As part of the government’s recent handouts of loans and grants to businesses, it was believed that the travel industry would start to bounce back once the world re-opened. However, the initial few weeks that many countries thought it would take to work through the health crisis has passed and we are now entering the tenth month of coronavirus in the world.
This shocking statistic means that while the travel industry was able to pause for a short period of time, long term it has seen negative effects that have been catastrophic.
Not all airlines were able to receive any financial support and those that did, including American Airlines and United Airlines, had provisions written into their terms that the money would be used to pay employees wages.

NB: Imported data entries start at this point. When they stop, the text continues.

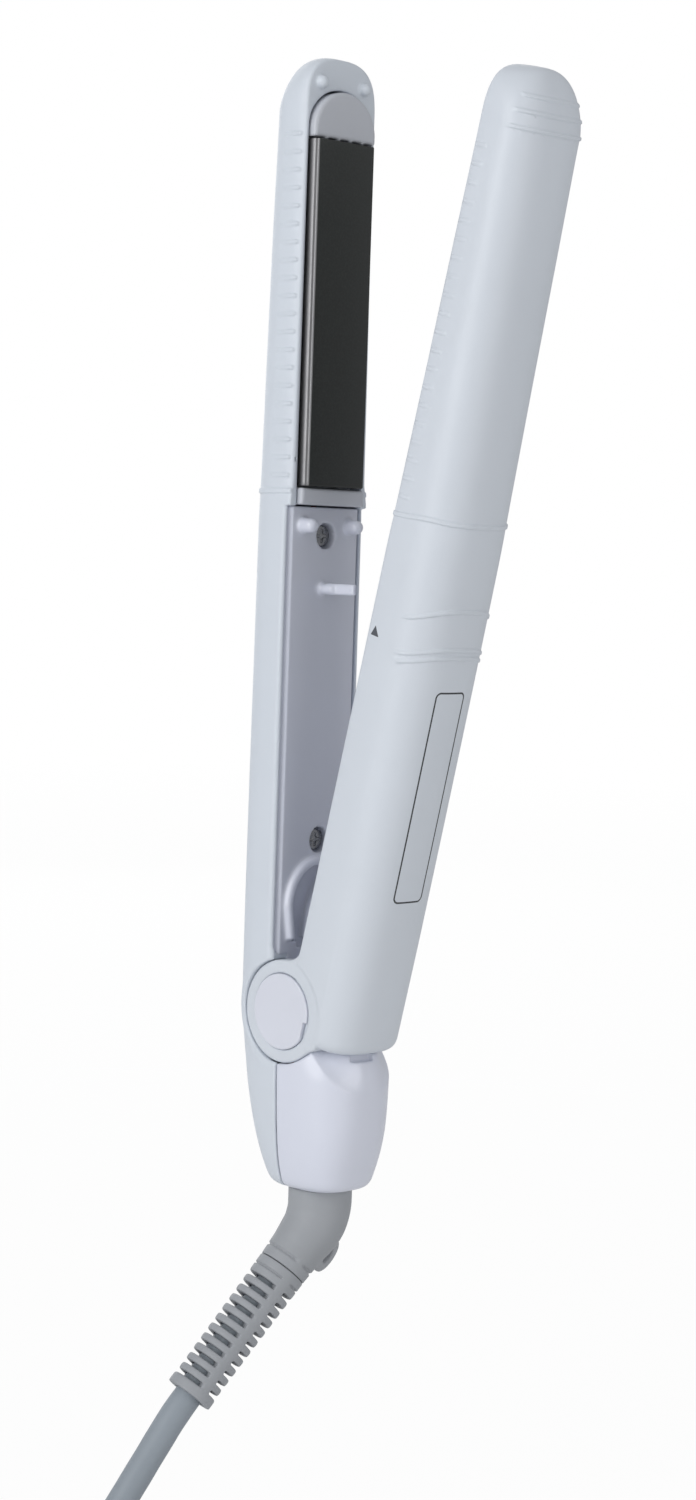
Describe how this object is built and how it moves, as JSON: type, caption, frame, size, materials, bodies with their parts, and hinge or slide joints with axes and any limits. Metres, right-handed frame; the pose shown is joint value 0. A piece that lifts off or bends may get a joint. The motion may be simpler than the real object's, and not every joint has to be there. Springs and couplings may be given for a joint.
{
  "type": "hair straightening iron",
  "caption": "Compact two-arm hair straightener: two hinged arms with floating heater plates, sprung open, and an angled swivelling cord with a slotted strain relief.",
  "frame": {"origin": "centre of the outer flat face of the near hinge cap; the hinge axis passes through it along Y", "axes": "+Z along the main arm from the hinge to its tip, Y along the hinge axis with -Y out of the near cap, +X from the main arm towards the swing arm"},
  "size_m": [0.0726, 0.0612, 0.2949],
  "materials": {
    "shell_matte": "fine satin moulded plastic",
    "cover_gloss": "smooth glossy moulded plastic",
    "cap_satin": "smooth satin moulded plastic",
    "carrier_plastic": "smooth heat-resistant plastic",
    "plate_coating": "charcoal ceramic coating on aluminium",
    "steel": "zinc plated steel",
    "aluminium": "mill finish",
    "heater_ceramic": "matt ceramic",
    "silicone": "matt silicone",
    "board_laminate": "circuit board laminate",
    "dark_plastic": "matt",
    "switch_plastic": "fine matt",
    "light_guide": "clear tinted",
    "wire_red": "smooth",
    "wire_blue": "smooth",
    "relief_rubber": "fine matt moulded",
    "cord_jacket": "smooth matt",
    "copper": "bare stranded wire"
  },
  "bodies": {
    "main_arm": {"main_shell": "shell_matte", "main_inner_cover": "cover_gloss", "main_plate_carrier": "carrier_plastic", "main_plate_pad_upper": "silicone", "main_plate_pad_lower": "silicone", "main_cover_screw_upper": "steel", "main_cover_screw_lower": "steel", "hinge_pin": "steel", "hinge_retaining_clip": "steel", "hinge_spring": "steel", "control_board": "board_laminate", "switch_body": "dark_plastic", "indicator_light_guide": "light_guide", "thermal_fuse": "aluminium", "main_heater_lead_live": "wire_red", "main_heater_lead_neutral": "wire_blue", "mains_lead_live": "wire_red", "mains_lead_neutral": "wire_blue", "swivel_retainer": "dark_plastic"},
    "main_plate": {"main_heater_plate": "plate_coating", "main_heater_element": "heater_ceramic", "main_element_clamp": "aluminium"},
    "power_switch": {"switch_knob": "switch_plastic"},
    "swing_arm": {"swing_shell": "shell_matte", "swing_inner_cover": "cover_gloss", "swing_plate_carrier": "carrier_plastic", "swing_plate_pad_upper": "silicone", "swing_plate_pad_lower": "silicone", "swing_cover_screw_upper": "steel", "swing_cover_screw_lower": "steel", "hinge_cap_near": "cap_satin", "hinge_cap_far": "cap_satin", "swing_heater_lead_live": "wire_red", "swing_heater_lead_neutral": "wire_blue"},
    "swing_plate": {"swing_heater_plate": "plate_coating", "swing_heater_element": "heater_ceramic", "swing_element_clamp": "aluminium"},
    "cord": {"cord_elbow": "relief_rubber", "strain_relief_sleeve": "relief_rubber", "power_cord": "cord_jacket", "cord_conductor_live": "copper", "cord_conductor_neutral": "copper"}
  },
  "joints": [
    {"name": "arm_hinge", "type": "hinge", "parent": "main_arm", "child": "swing_arm", "pos_m": [0, 0.01119, 0], "axis": [0, 1, 0], "range_deg": [-13.8, 0]},
    {"name": "main_plate_float", "type": "slide", "parent": "main_arm", "child": "main_plate", "axis": [-1, 0, 0], "range_m": [0, 0.0006], "stiffness_N_per_m": 2000},
    {"name": "swing_plate_float", "type": "slide", "parent": "swing_arm", "child": "swing_plate", "axis": [0.9711, 0, -0.2385], "range_m": [0, 0.0006], "stiffness_N_per_m": 2000},
    {"name": "power_switch_slide", "type": "slide", "parent": "main_arm", "child": "power_switch", "axis": [0, 0, 1], "range_m": [0, 0.004]},
    {"name": "cord_swivel", "type": "hinge", "parent": "main_arm", "child": "cord", "pos_m": [0.002, 0.01119, -0.037], "axis": [0, 0, 1], "range_deg": [-170, 170]}
  ]
}
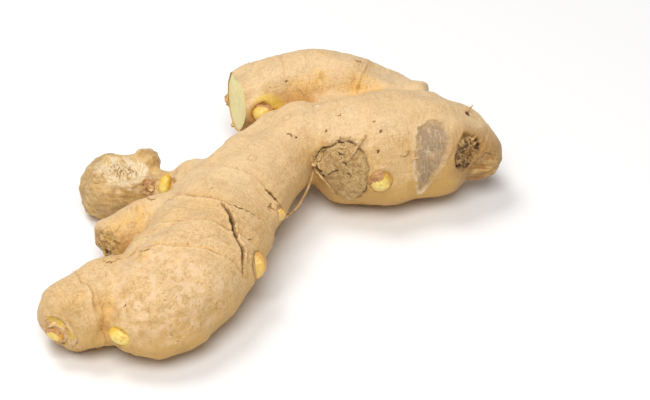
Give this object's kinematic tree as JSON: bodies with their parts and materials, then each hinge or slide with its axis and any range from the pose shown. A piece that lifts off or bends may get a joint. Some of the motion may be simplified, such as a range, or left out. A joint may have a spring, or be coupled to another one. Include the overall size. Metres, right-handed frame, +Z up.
{
  "type": "ginger root",
  "caption": "Hand of fresh ginger root: a knobbly rhizome with stubby branching fingers, node rings, buds, scars and one cut end, lying on a surface.",
  "frame": {"origin": "under the middle of the bounding box, on the surface that the root lies on", "axes": "+X runs along the longest way across the hand, from the small gnarled finger towards the end of the big knob. +Y points away from the two fingers that lie in front. +Z is up from the surface it lies on."},
  "size_m": [0.1626, 0.1426, 0.0435],
  "materials": {
    "skin": "dry papery tan skin, matt, with darker node rings and fine lengthwise fibres",
    "bud": "smooth waxy yellow bud tips with pinkish scales",
    "flesh": "moist pale yellow-green cut flesh with fibre ends"
  },
  "bodies": {
    "root": {"rhizome": "skin"}
  },
  "joints": []
}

With the CARES Act coming to an end a collection of airlines has been working together to demand a six-month extension to the aid as passenger levels are only at around a third of the pre-pandemic levels.
However it has been reported that despite the extra money that airlines have received, employees will still be losing their positions.
The most recent is American Airlines who have confirmed that around 19,000 of their employees are facing furlough after they failed to come up with an agreement for more US federal aid.
Unions and passenger airlines have launched a campaign for a further $25 billion to pay for their employees, however there are issues with the negotiations of the pandemic-relief measure.
And they are not the only airline to be reducing their workload as United Airlines has also implied that around 12,000 of their employees could also be furloughed.
The announcements would be two of the biggest involuntary job losses in the industry due to coronavirus.
Currently the American government is trying to come up with a plan that would appeal to both Democrats and Republicans and would provide much needed aid to businesses that need it. As the travel industry remains at an all time low billions of dollars are continuing to be lost. And while some may feel that further handouts from the government is pushing the economy further into debt, without it the unemployment benefit bill could spiral out of control.
Yet with the country’s two political parties continuing to disagree on the future of the relief aid, industry officials are beginning to face the fact that the airline industry’s future does not look as positive as they would hope.
It is not just America that is struggling to cope with the continuing travel restrictions. The reduced number of flights between America and the UK is believed to be costing the UK economy around $14 billion with several of their airlines, such as ‘no-frills’ airline Flybe, also being forced to close. The number of job losses in all aspects of the travel sector is also continuing to increase.
According to a recent report on behalf of the aviation industry, it has also been claimed that $42 million could be wiped from the UK GDP each day while the travel restrictions are kept in place. It also discovered that the total capacity of flights between America and the UK were down by 85 per cent compared to the same time last September.
The research was carried out by York Aviation on behalf of IAG who own British Airways, the airline trade body Airlines UK, aviation services organization Collinson as well as Heathrow Airport.
In recent weeks an air bridge between New York and London was demanded by airline bosses including Virgin Atlantic’s chief customer and operating officer Corneel Koster, in an attempt to bring a much needed boost to the economies from tourism.
The airline – alongside others including Lufthansa, United, American and IAG – had also been pressuring governments in both countries to introduce airport testing for covid-19 rather than the mandatory self-quarantine period of 14 days that is currently in the UK, with a letter to those in power stating that the airlines “believe it is critical to find a way to reopen air services between the U.S. and Europe.”
Many travelers when questioned confirmed they would rather not travel than have to stay at home for two weeks on their return.
However JetBlue, American Airlines, Hawaiian and United airlines have confirmed they and planning to introduce these tests in airports throughout America.
While this should be seen as good news for travelers itching to get back in the air the tests would not be mandatory and they would also cost the traveler between $80 and $250.